Inspired by Andrej Karpathy’s LLM Council, I decided to make something similar, but leverage my already existing LLM subscriptions to Claude, Gemini and ChatGPT as well as use my local models via Ollama.

Ultimately, I wanted to make something work without having to make API keys and manage it all via OpenRouter. For a Saturday afternoon vibe-project this is way too much hassle. Also I am literally spending many hundreds of dollars a month on AI subscriptions, and there’s only so much cash I’m prepared to give these companies.

The tool is an LLM advisory group running on your machine using your existing subscriptions or local models.

Ask a question, such as “What is the best way to poach an egg at home?” and get an answer from multiple perspectives and provide advice.

This approach uses a similar model as LLM Council. You get each model to provide an answer, then each LLM reviews all the others (anonymomised) and consolidates some feedback, and finally a judge composes all of the feedback into an answer. This LLM-as-judge pattern is a really good way to leverage poorer quality models (eg local or older, cheaper ones) and evaluate their output. This is especially useful when the judge is consolidating perspectives.

In addition to using local models or my subcriptions, I also wanted the process to have the option of multiple turns. Specifically, I wanted each “turn” to drive the models to revisit their previous responsed with new information or approaching it from a new perspective.

Depending on how many turns the user chooses to run for, each turn will have a general motivation - not dissimilar to stages of a well run workshop.
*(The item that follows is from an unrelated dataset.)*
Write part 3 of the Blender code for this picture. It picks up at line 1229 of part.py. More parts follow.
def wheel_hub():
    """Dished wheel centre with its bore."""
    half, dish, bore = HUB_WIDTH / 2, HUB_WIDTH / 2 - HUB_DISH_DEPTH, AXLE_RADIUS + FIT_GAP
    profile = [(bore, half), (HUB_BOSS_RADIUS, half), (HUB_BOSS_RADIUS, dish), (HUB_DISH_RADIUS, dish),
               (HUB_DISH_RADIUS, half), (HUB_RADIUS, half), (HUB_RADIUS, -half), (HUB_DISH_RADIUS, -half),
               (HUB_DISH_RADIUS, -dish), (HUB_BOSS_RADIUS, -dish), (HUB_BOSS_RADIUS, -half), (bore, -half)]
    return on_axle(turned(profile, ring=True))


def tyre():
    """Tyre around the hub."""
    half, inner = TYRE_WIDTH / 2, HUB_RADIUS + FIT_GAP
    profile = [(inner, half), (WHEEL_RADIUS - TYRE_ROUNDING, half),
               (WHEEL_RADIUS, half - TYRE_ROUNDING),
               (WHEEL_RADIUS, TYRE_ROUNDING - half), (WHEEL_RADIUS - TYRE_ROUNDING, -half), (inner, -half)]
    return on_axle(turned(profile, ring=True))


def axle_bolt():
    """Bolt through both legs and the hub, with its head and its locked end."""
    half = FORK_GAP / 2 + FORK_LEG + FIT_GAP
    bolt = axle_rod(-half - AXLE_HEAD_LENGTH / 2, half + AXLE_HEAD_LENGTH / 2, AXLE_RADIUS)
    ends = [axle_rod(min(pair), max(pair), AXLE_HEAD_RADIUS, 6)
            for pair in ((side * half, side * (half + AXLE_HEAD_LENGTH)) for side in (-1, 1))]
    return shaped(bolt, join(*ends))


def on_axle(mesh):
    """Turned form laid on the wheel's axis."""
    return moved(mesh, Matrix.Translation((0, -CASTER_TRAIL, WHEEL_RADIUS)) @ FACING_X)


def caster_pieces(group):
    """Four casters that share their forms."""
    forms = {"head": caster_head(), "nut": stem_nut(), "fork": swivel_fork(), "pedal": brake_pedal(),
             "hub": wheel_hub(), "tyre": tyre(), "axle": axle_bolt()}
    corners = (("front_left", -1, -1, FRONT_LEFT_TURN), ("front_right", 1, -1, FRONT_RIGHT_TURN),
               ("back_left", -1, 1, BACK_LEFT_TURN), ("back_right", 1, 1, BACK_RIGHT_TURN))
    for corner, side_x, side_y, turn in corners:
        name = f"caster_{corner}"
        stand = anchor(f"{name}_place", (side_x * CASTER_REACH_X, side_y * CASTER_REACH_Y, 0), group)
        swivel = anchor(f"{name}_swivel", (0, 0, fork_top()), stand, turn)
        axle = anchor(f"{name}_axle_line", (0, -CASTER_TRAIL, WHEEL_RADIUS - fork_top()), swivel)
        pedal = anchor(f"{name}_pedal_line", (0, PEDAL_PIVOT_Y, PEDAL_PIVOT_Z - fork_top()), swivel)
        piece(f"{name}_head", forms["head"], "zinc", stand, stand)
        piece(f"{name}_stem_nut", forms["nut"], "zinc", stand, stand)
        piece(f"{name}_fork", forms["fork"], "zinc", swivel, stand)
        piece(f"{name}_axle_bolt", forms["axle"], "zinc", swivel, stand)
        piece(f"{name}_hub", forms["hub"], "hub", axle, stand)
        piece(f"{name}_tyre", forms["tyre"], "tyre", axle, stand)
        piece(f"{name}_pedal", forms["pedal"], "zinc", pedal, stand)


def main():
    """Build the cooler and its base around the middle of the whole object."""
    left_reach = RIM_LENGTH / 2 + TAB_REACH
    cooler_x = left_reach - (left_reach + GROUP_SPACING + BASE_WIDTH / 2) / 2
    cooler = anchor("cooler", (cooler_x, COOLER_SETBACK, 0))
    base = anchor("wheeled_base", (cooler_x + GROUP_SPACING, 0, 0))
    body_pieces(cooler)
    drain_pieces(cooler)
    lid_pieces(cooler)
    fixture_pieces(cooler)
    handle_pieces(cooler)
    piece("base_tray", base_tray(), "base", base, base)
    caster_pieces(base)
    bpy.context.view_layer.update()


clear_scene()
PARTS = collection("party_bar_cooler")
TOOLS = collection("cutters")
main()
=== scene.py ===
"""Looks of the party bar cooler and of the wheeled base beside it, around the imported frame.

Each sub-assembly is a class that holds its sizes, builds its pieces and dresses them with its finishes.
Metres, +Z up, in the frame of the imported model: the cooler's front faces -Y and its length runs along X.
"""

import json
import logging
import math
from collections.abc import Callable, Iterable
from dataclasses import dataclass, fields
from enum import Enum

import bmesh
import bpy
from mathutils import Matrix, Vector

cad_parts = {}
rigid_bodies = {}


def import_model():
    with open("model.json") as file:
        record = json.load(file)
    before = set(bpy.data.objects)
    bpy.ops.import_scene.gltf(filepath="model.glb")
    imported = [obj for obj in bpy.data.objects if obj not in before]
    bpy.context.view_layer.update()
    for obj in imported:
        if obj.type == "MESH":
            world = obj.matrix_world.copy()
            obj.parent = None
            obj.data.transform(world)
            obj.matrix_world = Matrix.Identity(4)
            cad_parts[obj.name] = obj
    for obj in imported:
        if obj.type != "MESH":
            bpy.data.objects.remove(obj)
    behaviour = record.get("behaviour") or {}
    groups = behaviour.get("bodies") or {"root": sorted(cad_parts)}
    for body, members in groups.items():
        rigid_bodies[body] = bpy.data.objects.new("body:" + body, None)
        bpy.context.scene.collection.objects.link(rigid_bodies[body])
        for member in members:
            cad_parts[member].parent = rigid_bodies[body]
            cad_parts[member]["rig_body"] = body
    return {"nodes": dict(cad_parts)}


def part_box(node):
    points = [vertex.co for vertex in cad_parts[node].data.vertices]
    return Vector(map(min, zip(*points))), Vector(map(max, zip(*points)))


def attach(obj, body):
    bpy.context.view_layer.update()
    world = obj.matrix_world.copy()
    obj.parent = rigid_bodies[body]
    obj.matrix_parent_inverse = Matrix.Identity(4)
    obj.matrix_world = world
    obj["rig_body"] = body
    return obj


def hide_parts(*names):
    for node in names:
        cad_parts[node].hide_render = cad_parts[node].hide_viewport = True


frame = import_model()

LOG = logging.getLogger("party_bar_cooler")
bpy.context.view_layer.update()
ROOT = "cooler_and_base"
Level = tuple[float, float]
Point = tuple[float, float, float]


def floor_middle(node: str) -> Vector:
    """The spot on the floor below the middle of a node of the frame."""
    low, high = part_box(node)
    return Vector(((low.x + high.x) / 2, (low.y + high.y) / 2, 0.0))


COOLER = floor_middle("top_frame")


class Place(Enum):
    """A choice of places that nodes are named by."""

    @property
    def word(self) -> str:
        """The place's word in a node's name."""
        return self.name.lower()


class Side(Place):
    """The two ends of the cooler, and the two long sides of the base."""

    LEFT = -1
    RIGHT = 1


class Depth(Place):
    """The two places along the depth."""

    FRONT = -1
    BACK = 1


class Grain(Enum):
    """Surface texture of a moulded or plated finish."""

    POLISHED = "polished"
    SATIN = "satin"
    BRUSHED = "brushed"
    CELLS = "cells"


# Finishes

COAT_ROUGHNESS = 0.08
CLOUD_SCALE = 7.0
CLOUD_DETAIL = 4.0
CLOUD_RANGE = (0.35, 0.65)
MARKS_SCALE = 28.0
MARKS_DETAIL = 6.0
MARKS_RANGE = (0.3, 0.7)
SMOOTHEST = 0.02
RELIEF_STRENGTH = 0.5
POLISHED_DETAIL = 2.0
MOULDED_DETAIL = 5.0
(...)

Turn 1: Baseline - each advisor answers freely then the chairman synthesises and produces a summary of all positions.
Turn 2: Divergence - advisors are given roles (more below) and push new ideas beyond the baseline. From this the chairman produces a task sheet of ideas to pursue.
Turn 3: Task solving - advisors work through the task sheet to close out ideas that may have been left open and needing closure. The chairman builds a convergence preparation summary.
Turn 4: Convergence - advisors propose their final positions. The chairman then composes the final answer.

You can see a sped up version of this occurring below:

A question is asked then the models each provide views and answers as advisors before synthesis

As noted above, in a multi-turn session, each of the advisors are given roles from Turn 2 onwards. This is to avoid stagnation and essentially each advisor just regurgitating the Chairman’s summary back into the pot.
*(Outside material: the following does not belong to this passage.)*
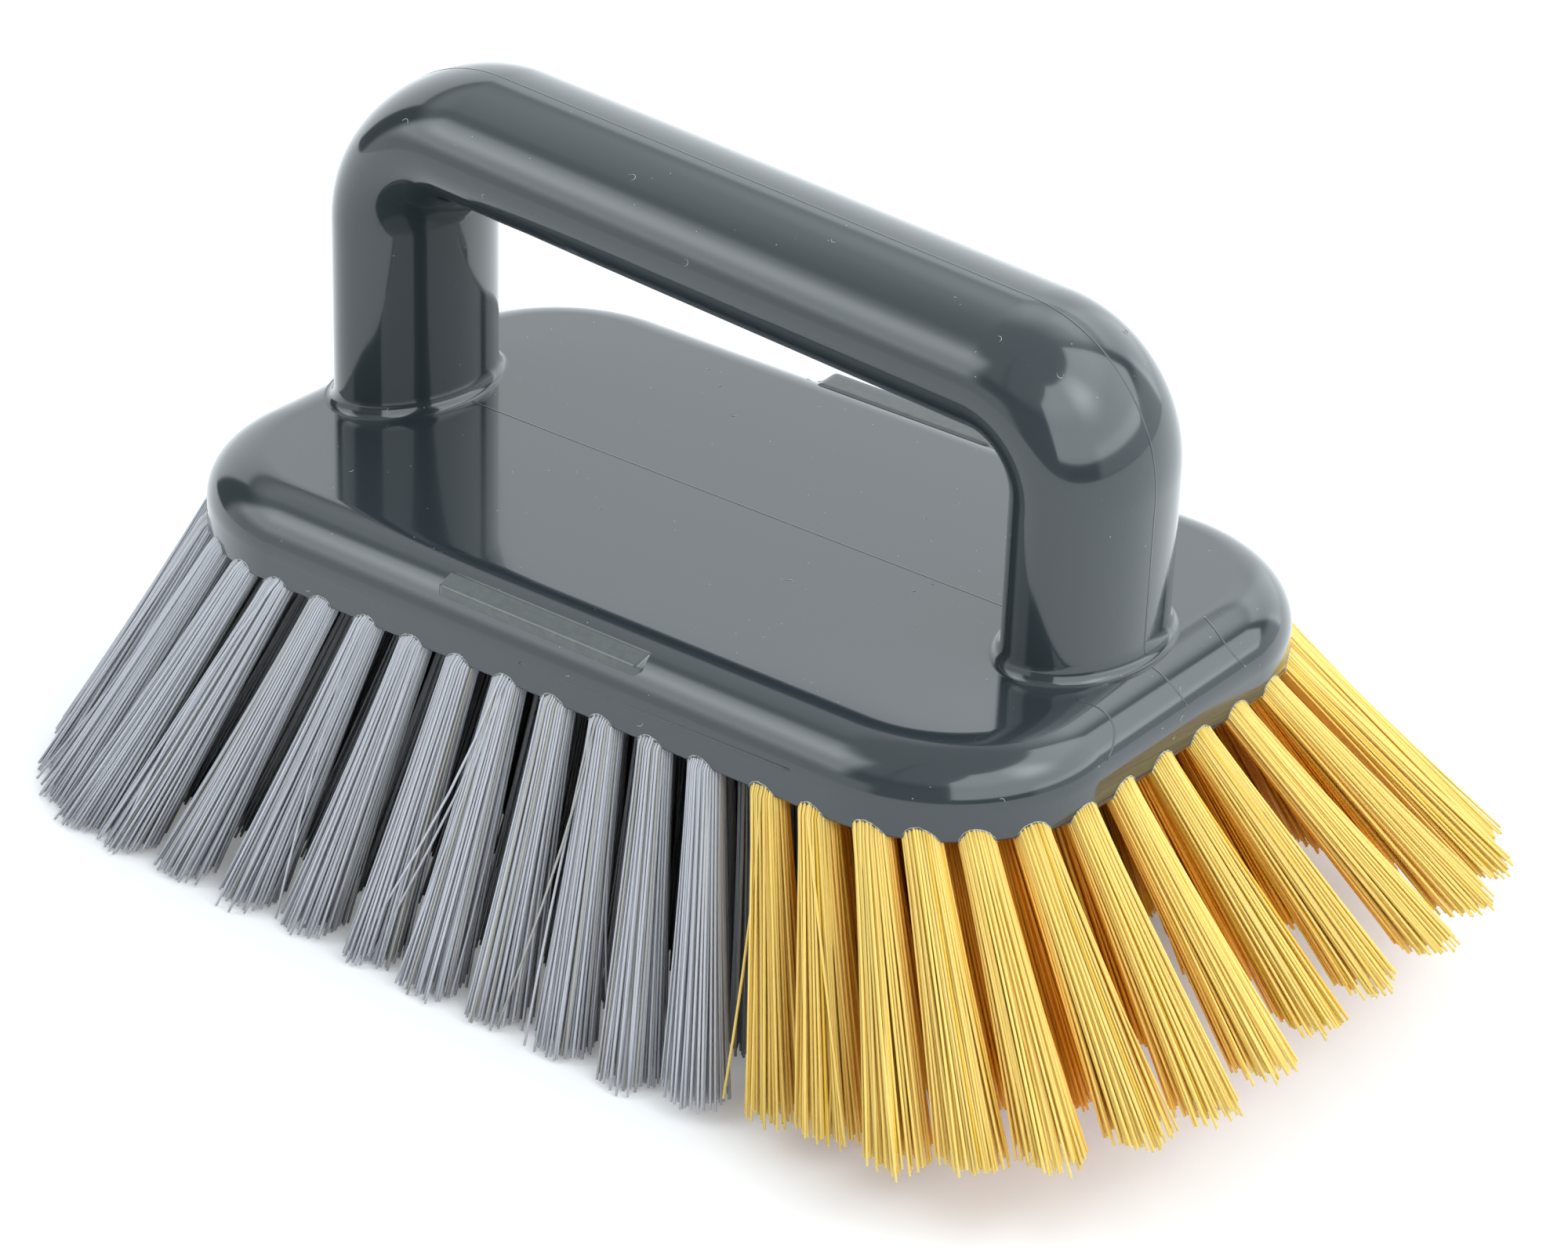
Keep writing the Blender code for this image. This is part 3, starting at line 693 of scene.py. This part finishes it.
def make_hairs(name, piece, count, stations=13, sides=5):
    """Fibres lying on a piece: curls about a random place of its skin, weighted by the area of its faces, in
    the plane of the face there. A curl is an arc whose radius shrinks along it."""
    faces = piece.data.polygons
    area, centre, normal = (np.empty(len(faces) * size) for size in (1, 3, 3))
    faces.foreach_get("area", area)
    faces.foreach_get("center", centre)
    faces.foreach_get("normal", normal)
    centre = centre.reshape(-1, 3) - ORIGIN
    normal = normal.reshape(-1, 3)
    from_middle = np.hypot(centre[:, 0], centre[:, 1])
    open_skin = (normal[:, 2] > LOWEST_FACING) & (centre[:, 2] > 0) & (from_middle > CLEAR_MIDDLE)
    weight = area * open_skin
    chosen = rng.choice(len(faces), count, replace=False, p=weight / weight.sum())
    aside = np.array([0.36, 0.48, 0.8])
    first = unit(np.cross(normal[chosen], aside))
    second = np.cross(normal[chosen], first)
    s = np.linspace(0, 1, stations)
    turn = rng.uniform(0, HAIR_START_TURN, (count, 1)) + rng.uniform(*HAIR_ARC, (count, 1)) * s
    radius = rng.uniform(*HAIR_CURL_RADIUS, (count, 1))
    radius = radius * (1 - rng.uniform(0, HAIR_CURL_SHRINK, (count, 1)) * s)
    across = first[:, None] * (radius * np.cos(turn))[..., None]
    across = across + second[:, None] * (radius * np.sin(turn))[..., None]
    lines = centre[chosen][:, None] + across + normal[chosen][:, None] * HAIR_RADIUS / 2
    return make_tubes(name, tube_rings(lines, HAIR_RADIUS, sides))


def bead(centre, facing, sides=8):
    """Rings of a low oval bead along a line of points: half its width to either side, its height along the
    facing."""
    across = np.cross(facing, unit(np.gradient(centre, axis=0)))
    angle = np.linspace(0, FULL_TURN, sides, endpoint=False)
    wide = across[:, None] * (np.cos(angle) * BEAD_HALF_WIDTH)[:, None]
    high = facing[:, None] * (np.sin(angle) * BEAD_HEIGHT)[:, None]
    return centre[:, None] + wide + high


def make_beads(steps=40, shoulder_steps=25):
    """Beads of the mould's parting: over the D's outer side, along the deck's middle between the legs, along
    part of the front flank, and three over the shoulder of the yellow end, each at its place + a sine wave +
    its run to the side by the cube of the way down."""
    centre, outward, turn = grip_line()
    depth, _ = grip_depths(outward, turn)
    upright = turn > 0.5 * QUARTER
    spine = (centre + outward * depth[:, None])[upright]
    beads = {"grip_bead": (spine, outward[upright])}
    x = np.linspace(GREY_LEG_X + LEG_HALF_DEPTH, YELLOW_LEG_X - LEG_HALF_DEPTH, steps)
    deck = np.column_stack([x, 0 * x, 0 * x + DECK_HEIGHT])
    beads["deck_bead"] = (deck, np.tile([0.0, 0.0, 1.0], (len(x), 1)))
    x = np.linspace(FLANK_BEAD_START_X, FLANK_BEAD_END_X, steps)
    flank = np.column_stack([x, 0 * x - HALF_WIDTH, FLANK_BEAD_HEIGHT + FLANK_BEAD_RISE * x])
    beads["flank_bead"] = (flank, np.tile([0.0, -1.0, 0.0], (len(x), 1)))
    inset, height, slope = shoulder(np.linspace(*SHOULDER_BEAD_SHARES, shoulder_steps) * QUARTER)
    facing = np.column_stack([np.cos(slope), 0 * slope, np.sin(slope)])
    way = np.linspace(0, 1, shoulder_steps)
    for name, (place, wave, wave_turn, run) in SHOULDER_BEADS.items():
        y = (place + wave * np.sin(wave_turn * way) + run * way**3) * MM
        line = np.column_stack([HALF_LENGTH - inset, y, height])
        beads[f"{name}_shoulder_bead"] = (line, facing)
    return [skin(name, bead(*place)) for name, place in beads.items()]


def linear(code):
    """A colour written as sRGB hex, turned to linear values."""
    channels = [int(code[k : k + 2], 16) / 255 for k in (1, 3, 5)]
    values = [c / 12.92 if c <= 0.04045 else ((c + 0.055) / 1.055) ** 2.4 for c in channels]
    return (*values, 1.0)


def add_node(tree, kind, settings=(), inputs=()):
    """Adds a node; an input given as a socket is linked, and any other value is set."""
    node = tree.nodes.new(kind)
    for name, value in dict(settings).items():
        setattr(node, name, value)
    for name, value in dict(inputs).items():
        if isinstance(value, bpy.types.NodeSocket):
            tree.links.new(value, node.inputs[name])
        else:
            node.inputs[name].default_value = value
    return node


def new_material(name):
    """A new material with its node tree and its Principled shader."""
    material = bpy.data.materials.new(name)
    material.use_nodes = True
    tree = material.node_tree
    return material, tree, tree.nodes["Principled BSDF"]


def sparse_dots(tree, place, cell, size, share):
    """Dots of one size in real measure: 1 within the size of the nearest of scattered points and 0 beyond,
    with a soft edge, kept in a share of the cells."""
    cells = add_node(tree, "ShaderNodeTexVoronoi", {}, {"Vector": place, "Scale": 1 / cell})
    near = add_node(
        tree,
        "ShaderNodeMapRange",
        {"interpolation_type": "SMOOTHSTEP"},
        {"Value": cells.outputs["Distance"], "From Min": 0.6 * size / cell, "From Max": 1.2 * size / cell},
    )
    chance = cells.outputs["Color"]
    kept = add_node(tree, "ShaderNodeMath", {"operation": "LESS_THAN"}, {0: chance, 1: share}).outputs[0]
    inside = add_node(tree, "ShaderNodeMath", {"operation": "SUBTRACT"}, {0: 1.0, 1: near.outputs[0]})
    return add_node(tree, "ShaderNodeMath", {"operation": "MULTIPLY"}, {0: inside.outputs[0], 1: kept})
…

By taking on the role (which changes each turn) it acts as a forcing function on the LLM to roleplay an alterantive position, using the inforamtion so far.

I found having this mix, especially when you have 3 or more advisors dramatically improves the novelty of response from turn to turn and exploration of the problem space.

Roles include Explorer, Skeptic, Synthesiser, Pragmatist, Theorist and Contrarian.

At the moment, the LLM is instructed to use their role to inform their updated position this turn. A further enhancement would be to include specific prompts to guide their behaviour into these personas even harder. That said, in most cases, simply saying “Your role this turn is to act as a Contrarian” is enough to get them to go in a different direction.

For something that was knocked up in an afternoon, whilst also watching the cricket, I’m surprised at how well it works. One caveat is that with a 4-turn session, it can take a while to execute (easily 8-15 mins). You can run the web LLMs concurrently but there’s a limit to running Ollama in parallel before your computer just melts down. So far I’ve had good success with 2 running concurrently on my MacBook.

After running a lot of test cases, I’ve generally found that even older (eg Phi3) or small (eg Mistral Small) models will gradually improve over a multi-turn scenario when there is solid feedback. AS a research exercise this is interesting in that as these models get cheaper to run, the cost to double, triple, quadruple check things gets less - so you may as well do it.

The code is all in GitHub and you can play with it on your laptop today with a quick install script.